The current preference is for the memorial to remain in Auckland, for these reasons:


  • The largest proportion of the New Zealanders who died in the tragedy were from Auckland
  • Many Erebus families continue to live in Auckland
  • The flight departed from the city
  • And because Auckland is a gateway for international visitors, having the memorial in Auckland provides easier access for families of the international passengers on the flight, should they wish to visit.


Manatū Taonga will continue to work with the families of Erebus victims and members of Operation Overdue, Ngāti Whātua Ōrākei and Auckland Council to find a suitable site for the memorial. 


For up-to-date, accurate information please read through our FAQs


Erebus families and members of Operation Overdue


The Erebus families and members of Operation Overdue are at the absolute heart of this kaupapa. Manatū Taonga continues to work closely with these groups who have remained incredibly supportive and gracious through the long journey to establish a National Erebus Memorial. 


We regularly engage with over 450 people on our Erebus contact lists – 280 of these are Erebus families, and 176 are members of Operation Overdue. If you are an Erebus family or member of Operation Overdue and want to receive updates, email [email protected].


Project Partners


Manatū Taonga has worked closely with its project partners during each stage of the National Erebus Memorial establishment. 

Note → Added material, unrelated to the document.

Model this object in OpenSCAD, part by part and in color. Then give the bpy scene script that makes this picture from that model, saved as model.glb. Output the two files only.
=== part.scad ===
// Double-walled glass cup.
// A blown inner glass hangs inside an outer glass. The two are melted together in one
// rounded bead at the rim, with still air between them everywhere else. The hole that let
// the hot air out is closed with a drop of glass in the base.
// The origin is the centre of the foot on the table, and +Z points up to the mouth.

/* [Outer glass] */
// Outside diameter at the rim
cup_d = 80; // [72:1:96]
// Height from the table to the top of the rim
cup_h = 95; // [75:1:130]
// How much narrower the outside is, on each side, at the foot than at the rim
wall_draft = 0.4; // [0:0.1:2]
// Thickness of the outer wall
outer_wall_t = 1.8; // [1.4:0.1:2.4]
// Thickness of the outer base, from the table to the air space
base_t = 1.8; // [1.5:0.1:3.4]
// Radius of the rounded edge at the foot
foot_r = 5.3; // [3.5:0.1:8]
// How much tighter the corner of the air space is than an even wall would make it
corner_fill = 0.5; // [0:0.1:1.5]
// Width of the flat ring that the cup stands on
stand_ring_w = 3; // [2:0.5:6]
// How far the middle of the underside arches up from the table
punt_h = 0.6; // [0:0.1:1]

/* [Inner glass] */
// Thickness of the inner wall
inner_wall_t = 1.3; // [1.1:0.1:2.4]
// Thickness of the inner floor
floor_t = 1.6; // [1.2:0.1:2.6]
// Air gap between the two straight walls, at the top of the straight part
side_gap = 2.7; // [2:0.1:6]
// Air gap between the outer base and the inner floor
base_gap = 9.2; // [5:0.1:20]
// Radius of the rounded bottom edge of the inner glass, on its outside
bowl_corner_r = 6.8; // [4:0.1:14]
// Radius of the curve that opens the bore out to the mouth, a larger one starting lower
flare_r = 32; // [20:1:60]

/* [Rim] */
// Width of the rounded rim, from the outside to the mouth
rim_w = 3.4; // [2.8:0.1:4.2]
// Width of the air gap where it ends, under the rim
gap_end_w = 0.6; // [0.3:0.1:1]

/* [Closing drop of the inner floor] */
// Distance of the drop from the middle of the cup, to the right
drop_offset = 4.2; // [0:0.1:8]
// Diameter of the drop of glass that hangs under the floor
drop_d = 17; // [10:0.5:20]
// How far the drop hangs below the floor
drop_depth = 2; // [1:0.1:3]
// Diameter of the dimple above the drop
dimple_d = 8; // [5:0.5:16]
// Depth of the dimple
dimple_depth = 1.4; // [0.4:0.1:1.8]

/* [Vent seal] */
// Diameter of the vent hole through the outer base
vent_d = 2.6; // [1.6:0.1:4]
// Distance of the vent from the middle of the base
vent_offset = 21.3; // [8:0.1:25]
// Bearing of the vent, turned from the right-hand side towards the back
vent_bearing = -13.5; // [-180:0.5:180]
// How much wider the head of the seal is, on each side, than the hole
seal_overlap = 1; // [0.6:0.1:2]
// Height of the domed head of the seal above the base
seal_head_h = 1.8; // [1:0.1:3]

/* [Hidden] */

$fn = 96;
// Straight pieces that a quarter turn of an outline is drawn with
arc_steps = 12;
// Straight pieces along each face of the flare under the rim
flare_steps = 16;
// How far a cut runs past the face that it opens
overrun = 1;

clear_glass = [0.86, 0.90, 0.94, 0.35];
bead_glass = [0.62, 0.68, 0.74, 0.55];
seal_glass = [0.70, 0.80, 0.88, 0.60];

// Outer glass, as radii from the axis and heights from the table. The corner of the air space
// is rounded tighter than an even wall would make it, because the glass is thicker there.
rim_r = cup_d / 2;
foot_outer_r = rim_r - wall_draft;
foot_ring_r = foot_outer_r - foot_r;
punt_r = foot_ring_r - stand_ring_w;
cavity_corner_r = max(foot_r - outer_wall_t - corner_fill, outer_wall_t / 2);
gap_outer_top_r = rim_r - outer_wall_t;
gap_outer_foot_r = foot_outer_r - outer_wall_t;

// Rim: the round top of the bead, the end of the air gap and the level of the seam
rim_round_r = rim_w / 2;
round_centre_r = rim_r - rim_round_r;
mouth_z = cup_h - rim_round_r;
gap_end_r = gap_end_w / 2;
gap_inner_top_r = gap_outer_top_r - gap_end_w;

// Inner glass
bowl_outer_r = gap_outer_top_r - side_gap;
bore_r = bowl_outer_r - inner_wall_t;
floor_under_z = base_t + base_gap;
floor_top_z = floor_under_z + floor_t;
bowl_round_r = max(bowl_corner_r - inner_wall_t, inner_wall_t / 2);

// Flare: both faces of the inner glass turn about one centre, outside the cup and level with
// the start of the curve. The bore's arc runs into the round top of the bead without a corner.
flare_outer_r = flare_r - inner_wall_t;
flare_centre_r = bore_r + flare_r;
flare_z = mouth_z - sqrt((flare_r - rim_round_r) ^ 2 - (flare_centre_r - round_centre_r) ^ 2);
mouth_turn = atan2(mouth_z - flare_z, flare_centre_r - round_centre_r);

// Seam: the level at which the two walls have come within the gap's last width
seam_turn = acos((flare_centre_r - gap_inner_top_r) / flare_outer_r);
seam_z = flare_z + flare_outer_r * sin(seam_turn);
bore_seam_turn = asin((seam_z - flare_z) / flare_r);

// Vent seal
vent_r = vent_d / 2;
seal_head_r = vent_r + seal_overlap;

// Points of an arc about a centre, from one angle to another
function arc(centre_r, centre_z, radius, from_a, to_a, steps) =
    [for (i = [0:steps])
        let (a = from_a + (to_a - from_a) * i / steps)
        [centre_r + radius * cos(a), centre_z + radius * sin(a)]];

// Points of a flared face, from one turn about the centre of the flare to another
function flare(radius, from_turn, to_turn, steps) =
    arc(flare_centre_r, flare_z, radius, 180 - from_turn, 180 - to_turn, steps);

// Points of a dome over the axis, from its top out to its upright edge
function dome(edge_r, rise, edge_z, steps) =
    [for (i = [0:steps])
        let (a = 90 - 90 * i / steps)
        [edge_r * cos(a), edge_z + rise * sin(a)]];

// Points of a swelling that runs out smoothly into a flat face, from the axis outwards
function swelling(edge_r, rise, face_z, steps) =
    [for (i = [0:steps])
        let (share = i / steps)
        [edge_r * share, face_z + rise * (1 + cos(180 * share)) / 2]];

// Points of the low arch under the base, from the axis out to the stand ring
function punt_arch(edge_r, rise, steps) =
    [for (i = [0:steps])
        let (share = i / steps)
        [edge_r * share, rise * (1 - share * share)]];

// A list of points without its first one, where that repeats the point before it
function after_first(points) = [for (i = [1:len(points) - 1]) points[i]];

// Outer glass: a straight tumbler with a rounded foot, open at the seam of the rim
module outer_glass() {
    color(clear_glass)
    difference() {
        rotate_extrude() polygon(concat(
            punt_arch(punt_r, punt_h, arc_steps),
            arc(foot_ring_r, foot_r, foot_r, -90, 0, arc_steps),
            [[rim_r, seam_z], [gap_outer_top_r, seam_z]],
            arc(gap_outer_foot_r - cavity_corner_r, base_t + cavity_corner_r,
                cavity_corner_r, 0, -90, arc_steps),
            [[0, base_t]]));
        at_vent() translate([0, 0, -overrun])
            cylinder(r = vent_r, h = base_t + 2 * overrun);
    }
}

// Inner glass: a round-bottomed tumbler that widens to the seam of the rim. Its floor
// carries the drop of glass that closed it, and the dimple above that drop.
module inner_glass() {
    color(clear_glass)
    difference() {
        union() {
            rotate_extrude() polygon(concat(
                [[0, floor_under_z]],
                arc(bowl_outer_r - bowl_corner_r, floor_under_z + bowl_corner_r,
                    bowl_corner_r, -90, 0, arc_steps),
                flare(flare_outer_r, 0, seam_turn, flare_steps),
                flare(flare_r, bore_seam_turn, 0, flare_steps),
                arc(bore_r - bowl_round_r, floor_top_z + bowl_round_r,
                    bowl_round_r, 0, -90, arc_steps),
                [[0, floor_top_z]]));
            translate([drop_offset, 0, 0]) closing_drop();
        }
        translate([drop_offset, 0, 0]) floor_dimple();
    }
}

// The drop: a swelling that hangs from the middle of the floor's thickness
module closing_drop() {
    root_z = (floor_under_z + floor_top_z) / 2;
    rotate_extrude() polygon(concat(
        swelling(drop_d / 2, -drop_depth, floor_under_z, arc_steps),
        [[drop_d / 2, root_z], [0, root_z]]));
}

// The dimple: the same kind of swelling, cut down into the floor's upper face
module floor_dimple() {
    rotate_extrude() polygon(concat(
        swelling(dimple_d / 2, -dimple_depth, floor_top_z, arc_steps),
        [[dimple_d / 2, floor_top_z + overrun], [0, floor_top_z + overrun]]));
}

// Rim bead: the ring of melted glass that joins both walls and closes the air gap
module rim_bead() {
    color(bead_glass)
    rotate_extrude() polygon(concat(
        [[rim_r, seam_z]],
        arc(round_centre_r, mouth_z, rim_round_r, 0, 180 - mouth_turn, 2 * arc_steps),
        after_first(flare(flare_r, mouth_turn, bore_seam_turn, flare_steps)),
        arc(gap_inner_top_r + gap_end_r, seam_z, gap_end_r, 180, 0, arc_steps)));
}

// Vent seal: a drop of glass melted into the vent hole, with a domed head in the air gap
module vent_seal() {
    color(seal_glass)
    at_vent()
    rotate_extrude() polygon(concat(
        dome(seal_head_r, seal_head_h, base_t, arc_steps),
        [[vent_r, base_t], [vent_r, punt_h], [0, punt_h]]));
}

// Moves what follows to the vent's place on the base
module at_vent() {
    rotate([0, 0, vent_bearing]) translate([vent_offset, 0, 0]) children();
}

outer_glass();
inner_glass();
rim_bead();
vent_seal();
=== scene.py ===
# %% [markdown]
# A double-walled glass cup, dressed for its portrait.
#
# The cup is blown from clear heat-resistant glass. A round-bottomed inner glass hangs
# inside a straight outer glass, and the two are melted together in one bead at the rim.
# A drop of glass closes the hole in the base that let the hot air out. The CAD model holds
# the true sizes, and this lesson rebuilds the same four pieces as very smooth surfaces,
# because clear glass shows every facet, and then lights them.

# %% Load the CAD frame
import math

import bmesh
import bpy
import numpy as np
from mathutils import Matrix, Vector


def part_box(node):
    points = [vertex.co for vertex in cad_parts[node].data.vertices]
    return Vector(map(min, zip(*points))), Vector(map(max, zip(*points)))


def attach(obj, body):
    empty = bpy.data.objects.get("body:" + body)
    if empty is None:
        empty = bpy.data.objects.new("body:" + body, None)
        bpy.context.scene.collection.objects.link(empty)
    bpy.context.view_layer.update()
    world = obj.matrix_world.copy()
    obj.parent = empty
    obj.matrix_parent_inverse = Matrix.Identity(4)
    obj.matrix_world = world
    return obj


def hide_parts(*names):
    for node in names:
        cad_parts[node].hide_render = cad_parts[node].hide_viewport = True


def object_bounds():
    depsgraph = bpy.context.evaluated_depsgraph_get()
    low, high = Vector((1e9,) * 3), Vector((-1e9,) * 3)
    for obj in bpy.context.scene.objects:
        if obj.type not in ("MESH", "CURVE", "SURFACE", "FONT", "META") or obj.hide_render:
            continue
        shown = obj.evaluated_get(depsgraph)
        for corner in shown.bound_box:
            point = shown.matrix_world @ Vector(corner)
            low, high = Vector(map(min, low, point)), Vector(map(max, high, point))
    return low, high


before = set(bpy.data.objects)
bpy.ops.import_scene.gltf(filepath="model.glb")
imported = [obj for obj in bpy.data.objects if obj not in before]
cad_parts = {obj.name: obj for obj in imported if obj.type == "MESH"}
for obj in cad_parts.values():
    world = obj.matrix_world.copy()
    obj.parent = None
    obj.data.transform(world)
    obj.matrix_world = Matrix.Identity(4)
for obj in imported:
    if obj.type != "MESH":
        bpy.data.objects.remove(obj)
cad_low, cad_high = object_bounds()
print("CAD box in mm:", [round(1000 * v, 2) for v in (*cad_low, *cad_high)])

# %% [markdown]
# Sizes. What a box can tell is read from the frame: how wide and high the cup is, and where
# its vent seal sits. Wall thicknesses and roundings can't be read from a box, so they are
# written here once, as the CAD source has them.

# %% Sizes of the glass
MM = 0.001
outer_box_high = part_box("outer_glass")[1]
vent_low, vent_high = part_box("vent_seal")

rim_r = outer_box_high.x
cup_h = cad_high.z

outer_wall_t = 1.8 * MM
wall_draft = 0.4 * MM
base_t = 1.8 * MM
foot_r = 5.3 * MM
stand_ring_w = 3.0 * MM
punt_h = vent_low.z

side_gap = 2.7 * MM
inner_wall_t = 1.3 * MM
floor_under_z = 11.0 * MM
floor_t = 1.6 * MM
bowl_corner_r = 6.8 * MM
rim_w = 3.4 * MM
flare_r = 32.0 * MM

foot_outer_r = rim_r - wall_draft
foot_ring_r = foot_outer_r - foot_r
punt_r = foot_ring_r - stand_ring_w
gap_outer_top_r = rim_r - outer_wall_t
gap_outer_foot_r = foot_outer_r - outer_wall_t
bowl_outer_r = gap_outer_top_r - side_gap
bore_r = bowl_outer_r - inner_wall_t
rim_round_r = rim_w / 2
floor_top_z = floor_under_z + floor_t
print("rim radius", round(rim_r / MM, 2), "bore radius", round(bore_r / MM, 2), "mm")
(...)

We remain committed to all those with an interest in the Memorial, and we continue to work closely with Erebus families, the community around any potential site, Ngāti Whātua Ōrākei, Auckland Council and other project partners.  


Ngāti Whātua Ōrākei


Ngāti Whātua Ōrākei has been involved since the early planning stages for the memorial. The hapū has provided strong support for the families and are committed to seeing the Memorial built in Tāmaki Makaurau. Ngāti Whātua Ōrākei continues to provide ongoing cultural guidance and support. 


In November 2022, Ngāti Whātua Ōrākei invited Erebus families and members of Operation Overdue onto Ōrākei Marae in Auckland for a pōwhiri on the date of the 43rd anniversary of the disaster. At the pōwhiri, the names of all 257 passengers and crew who were lost on 28 November 1979 were read out.  Ngāti Whātua Ōrākei has said this is an enduring invitation.  


Auckland Council


Auckland Council has been a key partner in the National Erebus Memorial. We remain committed to working with the Auckland Council, as we seek a new site for the memorial. 


Studio Pacific Architecture


The Ministry continues to work closely with Studio Pacific Architecture, who designed Te Paerangi Ataata – Sky Song. In seeking a new site for the memorial, we will reuse as many aspects and elements of the existing design as possible. 


Artist's impression of the National Erebus Memorial design, Te Paerangi Ataata – Sky Song. 

The memorial design


Te Paerangi Ataata – Sky Song was announced as the design for the National Erebus Memorial in April 2019 following a national design competition. It was designed by Studio Pacific Architecture in collaboration with artists Jason O’Hara and Warren Maxwell.

The design of Te Paerangi Ataata – Sky Song reflects the enormity of the Erebus tragedy while also acknowledging the adventurous spirit of the crew and passengers.
Although Te Paerangi Ataata – Sky Song was designed to fit with the former proposed memorial site at Auckland’s Taurarua Dove-Myer Robinson Park, the intention is to reuse as many design aspects and elements possible in a new site.